President Barack Obama nominated two new members to his administration on Monday, endorsing current counterterrorism advisor John Brennan and former Sen. Chuck Hagel to serve as CIA director and secretary of defense, respectively.
The president, who will be formally sworn in to begin his second term in office in just two weeks, announced his nominations Monday afternoon from the White House in Washington, DC.
“These two leaders have dedicates their lives to protecting our country,” said Pres. Obama. “I’m confident they will do an outstanding job.”
Both Brennan and Hagel have been rumored in recent days to take on new roles within the Obama administration, but only with Monday’s announcement from the president himself did the news become official. A confirmation battle in the Senate is expected to follow the choice for these key posts, although Pres. Obama asked lawmakers to confirm both men “as soon as possible” after making his announcement.
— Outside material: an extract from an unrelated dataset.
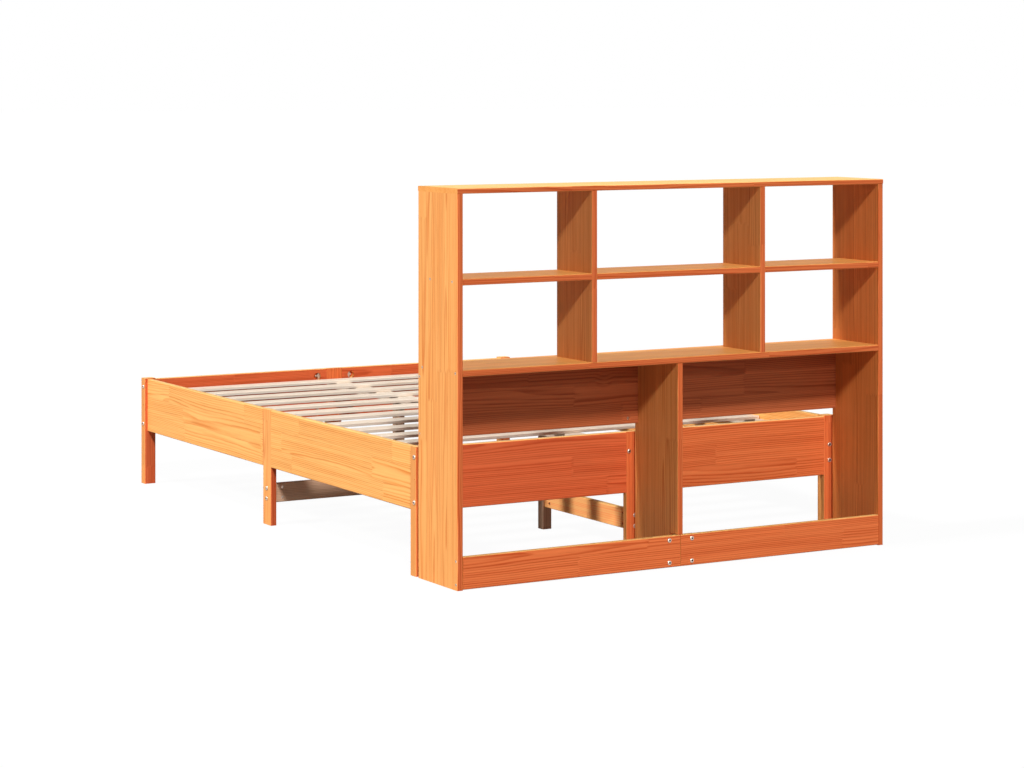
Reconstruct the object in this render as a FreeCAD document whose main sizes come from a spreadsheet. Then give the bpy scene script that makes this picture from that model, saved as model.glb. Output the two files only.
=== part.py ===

Hagel, a 66-year-old former Republican senator from Nebraska, will replace the current US Defense Secretary Leon Panetta at the Pentagon, if confirmed by the Senate. He will also be the first veteran of the Vietnam War to hold the post.
“To this day, Chuck bears the scars and the shrapnel” of service in Vietnam, the president said on Monday.
Accepting the nomination, Sen. Hagel replied, “I am grateful for this opportunity to serve our men and women in uniform again.”
Known as an outspoken critic of the US wars in Iraq and Afghanistan, as well as an opponent of the “Jewish lobby” in Washington and of the possible strike against Iran, Hagel has faced tough criticism for his remarks. On Monday, however, Pres. Obama saluted Sen. Hagel’s “willingness to speak his mind” in Congress, “even if it wasn’t popular.”
“That’s exactly the spirit I want on my national security team,” said the president.
Obama’s administration officials have already dismissed claims of Hagel’s anti-Israel and pro-Iran stance, saying he is “completely in line with the president” on these issues.
"Hagel served in war," former CIA officer Ray McGovern told RT. "He would be the first Defense Secretary in thirty years to come out of that experience – and that means a difference. When Hagel says he would be very, very careful in employing our forces in fool's errands such as Afghanistan… he is going to be a very worthy stand-up against people like Brennan, who … have never served our country's armed forces."
White House counterterrorism adviser Brennan was chosen by Obama to replace the former CIA head David Petraeus, who stepped down last November.
Brennan, 57, who has worked in the CIA for 25 years and played a key role in the planning of the 2011 raid on Osama Bin Laden, has been behind the controversial US drone program. He advocated the use of drones overseas, calling targeted killing operations “legal, ethical and wise.”
McGovern, who served under nine different CIA directors including Brennan, told RT that "Brennan would have to be the worst choice. He is an open advocate of what is called 'extraordinary rendition' – read torture, black prisons, illegal eavesdropping and kill lists."
President Obama called Brennan “one of our nation’s most skilled and respected” intelligence leaders in the Monday announcement.
“He understands we are a nation of laws. In moments of debate and decision, he asks the tough questions and insists on high and rigorous standards,” he said of his nominee.
Brennan had withdrawn his CIA director nomination back in 2008, as questions about his involvement in extraordinary rendition techniques forced him to assert he was “a strong opponent” of the policies of the George W. Bush administration.
But his nomination comes with unanswered questions about his place in Washington's spin on American foreign policy.
Brennan is rumored to be the White House official who gave an anonymous press briefing in which he pushed what "basically amounted to a pack of lies about what happened at the Abbottabad compound," investigative historian Gareth Porter told RT, referring to the compound where Osama bin Laden was found and killed by US forces in 2011.
"He has been identified with a very strange claim, which the White House has tried to put forward, which is that the United States has not been killing any civilians in its drone war in Pakistan – which has clearly been proven untrue as well," Porter said.
Speaking from the White House on Monday, Brennan said, “Leading the agency I served for 15 years would be the greatest privilege of my life.”